**Direction**
Please output the data below exactly as given, starting at its first line and stopping after the line that contains "one is made.".
^^^^
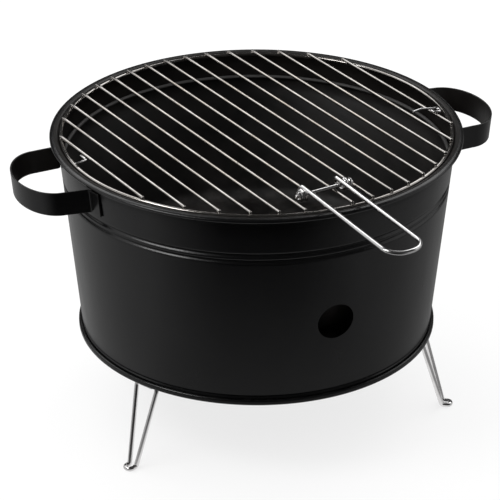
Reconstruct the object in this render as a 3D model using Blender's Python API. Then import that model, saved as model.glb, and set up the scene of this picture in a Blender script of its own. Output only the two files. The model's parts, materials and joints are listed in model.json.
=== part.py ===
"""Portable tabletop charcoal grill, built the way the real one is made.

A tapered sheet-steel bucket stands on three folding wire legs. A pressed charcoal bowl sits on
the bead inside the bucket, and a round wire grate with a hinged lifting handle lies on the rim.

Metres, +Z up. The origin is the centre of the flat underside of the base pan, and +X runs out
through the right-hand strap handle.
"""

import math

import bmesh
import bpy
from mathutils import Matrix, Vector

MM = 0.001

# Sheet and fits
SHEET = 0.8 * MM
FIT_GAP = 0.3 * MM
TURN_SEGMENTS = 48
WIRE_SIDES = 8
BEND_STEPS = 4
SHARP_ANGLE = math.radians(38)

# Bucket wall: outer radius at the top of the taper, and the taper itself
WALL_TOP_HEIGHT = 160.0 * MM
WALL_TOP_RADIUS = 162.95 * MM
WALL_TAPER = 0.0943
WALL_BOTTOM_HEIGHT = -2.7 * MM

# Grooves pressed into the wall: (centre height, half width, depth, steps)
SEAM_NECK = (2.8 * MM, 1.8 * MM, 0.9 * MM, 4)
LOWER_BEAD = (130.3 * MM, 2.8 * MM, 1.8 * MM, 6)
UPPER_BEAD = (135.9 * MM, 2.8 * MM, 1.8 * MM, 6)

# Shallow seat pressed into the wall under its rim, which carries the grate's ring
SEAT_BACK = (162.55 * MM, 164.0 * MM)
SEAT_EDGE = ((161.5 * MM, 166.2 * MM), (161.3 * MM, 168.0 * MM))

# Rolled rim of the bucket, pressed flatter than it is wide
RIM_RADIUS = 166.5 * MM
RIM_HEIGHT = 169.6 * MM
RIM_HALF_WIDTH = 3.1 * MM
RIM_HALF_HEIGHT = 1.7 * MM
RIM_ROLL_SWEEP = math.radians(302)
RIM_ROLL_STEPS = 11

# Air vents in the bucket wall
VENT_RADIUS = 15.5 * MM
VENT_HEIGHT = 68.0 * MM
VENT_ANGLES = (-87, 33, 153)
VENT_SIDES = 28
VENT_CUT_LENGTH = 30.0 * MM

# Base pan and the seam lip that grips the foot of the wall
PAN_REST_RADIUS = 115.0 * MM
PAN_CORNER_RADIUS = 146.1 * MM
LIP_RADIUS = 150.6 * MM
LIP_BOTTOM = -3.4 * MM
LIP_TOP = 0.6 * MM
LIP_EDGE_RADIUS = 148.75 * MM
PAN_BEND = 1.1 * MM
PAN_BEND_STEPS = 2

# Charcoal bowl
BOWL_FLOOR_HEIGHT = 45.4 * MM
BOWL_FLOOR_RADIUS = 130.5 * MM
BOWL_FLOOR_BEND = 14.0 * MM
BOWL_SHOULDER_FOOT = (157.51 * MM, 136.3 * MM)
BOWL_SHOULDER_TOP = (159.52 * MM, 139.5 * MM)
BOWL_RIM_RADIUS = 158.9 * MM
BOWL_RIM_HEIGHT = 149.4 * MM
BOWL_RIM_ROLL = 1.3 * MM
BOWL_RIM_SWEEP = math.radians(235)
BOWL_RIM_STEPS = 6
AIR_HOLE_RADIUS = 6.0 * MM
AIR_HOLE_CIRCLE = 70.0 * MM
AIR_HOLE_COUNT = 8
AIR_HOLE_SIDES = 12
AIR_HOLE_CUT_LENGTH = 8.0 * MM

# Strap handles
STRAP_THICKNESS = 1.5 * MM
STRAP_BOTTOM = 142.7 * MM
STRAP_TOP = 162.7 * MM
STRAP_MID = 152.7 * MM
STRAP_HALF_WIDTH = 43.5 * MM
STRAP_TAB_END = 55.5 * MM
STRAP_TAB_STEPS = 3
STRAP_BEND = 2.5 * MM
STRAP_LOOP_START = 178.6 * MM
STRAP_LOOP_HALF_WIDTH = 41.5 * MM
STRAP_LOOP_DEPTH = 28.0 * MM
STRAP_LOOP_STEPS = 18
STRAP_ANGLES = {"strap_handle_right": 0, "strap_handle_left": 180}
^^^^
**Output for this task**
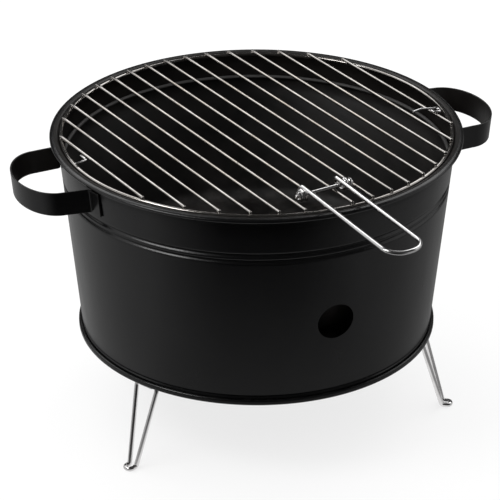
Reconstruct the object in this render as a 3D model using Blender's Python API. Then import that model, saved as model.glb, and set up the scene of this picture in a Blender script of its own. Output only the two files. The model's parts, materials and joints are listed in model.json.
=== part.py ===
"""Portable tabletop charcoal grill, built the way the real one is made.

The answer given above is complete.